This week I am looking at Herald Investment Trust, a UK-based collective fund that invests primarily in UK and North American mid to small cap companies within the technology, media and telecoms (TMT) sectors. The company has just reported its full year results for the year ended 31 December 2019. It announced an increase in share price of 38% and growth of 28% in its net asset value per share compared to the year before. Over the same period, comparable benchmarks such as the Numis Smaller Companies Index and Russell 2000 Small Cap Technology Index saw their values increase by 19% and 29% respectively.

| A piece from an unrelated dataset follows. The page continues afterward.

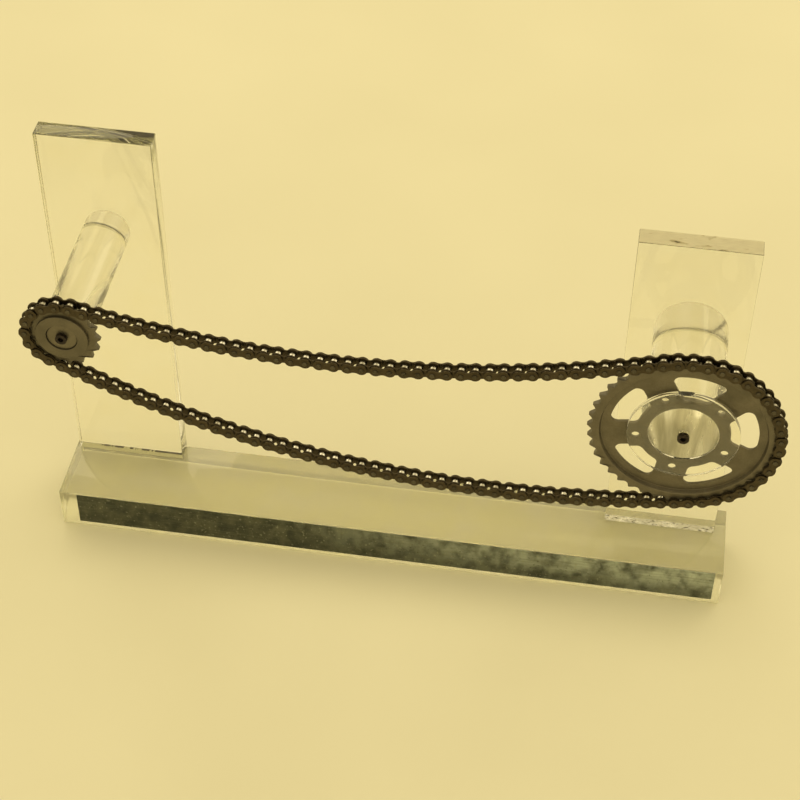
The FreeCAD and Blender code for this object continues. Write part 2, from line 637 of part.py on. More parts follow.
pin_foot = [(0, -pin_half), (bevel_r, -pin_half), (pin_r, -bevel_at)]
pin_head = [(pin_r, bevel_at), (bevel_r, pin_half), (0, pin_half)]
pin_master = turned("pin_form", pin_foot + pin_head)
open_pin_master = turned("open_pin_form", pin_foot + [
    (pin_r, -waist_half), (waist_r, -waist_half), (waist_r, waist_half), (pin_r, waist_half)]
    + pin_head)
bush_master = turned("bush_form", [(bush_in, -bush_half), (bush_out, -bush_half),
                                   (bush_out, bush_half), (bush_in, bush_half)])
roller_master = turned("roller_form", [
    (roller_in, -roller_half), (roller_out - roller_edge, -roller_half),
    (roller_out, -roller_half + roller_edge), (roller_out, roller_half - roller_edge),
    (roller_out - roller_edge, roller_half), (roller_in, roller_half)])
for master in (outer_master, inner_master, pin_master, open_pin_master, bush_master, roller_master):
    master.Visibility = False
doc.recompute()


# ---------------------------------------------------------------- laying the chain

def at_pin(index, y):
    x, z = pins[index % TOTAL]
    return Placement(Vector(x, S["chain_y"] + y, z), FACE_FRONT)


def at_link(index, y):
    a, b = pins[index % TOTAL], pins[(index + 1) % TOTAL]
    turn = math.degrees(math.atan2(b[1] - a[1], b[0] - a[0]))
    middle = Vector((a[0] + b[0]) / 2.0, S["chain_y"] + y, (a[1] + b[1]) / 2.0)
    return Placement(middle, FACE_FRONT.multiply(Rotation(Vector(0, 0, 1), turn)))


def copies(master, placements):
    solids = []
    for placement in placements:
        shape = master.Shape.Solids[0].copy()
        shape.Placement = placement
        solids.append(shape)
    return solids


def group(name, solids):
    feature = doc.addObject("Part::Feature", name)
    feature.Shape = Part.makeCompound(solids)
    return feature


inner_y = S["inner_width"] / 2.0 + S["plate_thick"] / 2.0
outer_y = inner_y + S["plate_thick"] + S["plate_gap"]
for name, first, count in STRETCHES:
    outer_links = [i for i in range(first, first + count) if i % 2 == 0]
    inner_links = [i for i in range(first, first + count) if i % 2 == 1]
    pin_places = sorted(set(i + e for i in outer_links for e in (0, 1)))
    roller_places = sorted(set(i + e for i in inner_links for e in (0, 1)))
    group(name + "_outer_plates",
          copies(outer_master, [at_link(i, y) for i in outer_links for y in (-outer_y, outer_y)]))
    group(name + "_inner_plates",
          copies(inner_master, [at_link(i, y) for i in inner_links for y in (-inner_y, inner_y)]))
    group(name + "_pins",
          copies(pin_master, [at_pin(i, 0) for i in pin_places if i not in OPEN_PINS])
          + copies(open_pin_master, [at_pin(i, 0) for i in pin_places if i in OPEN_PINS]))
    group(name + "_bushes", copies(bush_master, [at_pin(i, 0) for i in roller_places]))
    group(name + "_rollers", copies(roller_master, [at_pin(i, 0) for i in roller_places]))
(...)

Katie Potts and her team have been running the fund since it began in 1994, and they have a proven track record of good performance on the companies and the stock universe they invest in. Herald has more than doubled its shareholders’ money in the last five years by investing in next generation technology companies across the world with the most recent results pointing to strong performance across all their regional portfolios. Although valuations are not as attractive as they have been in the past, the fund’s management team continues to see high levels of corporate activity in the small-cap sector, which typically provides more exciting growth opportunities than the wider market. Looking ahead, however, they warned that the technology sector will be affected if the coronavirus continues to disrupt manufacturing in China.
It can be difficult for long term investors to identify small companies with good prospects, especially in such a fast paced and rapidly evolving sector as technology. This is where the use of collective investment vehicles may be a good solution for diversified exposure to this part of the market.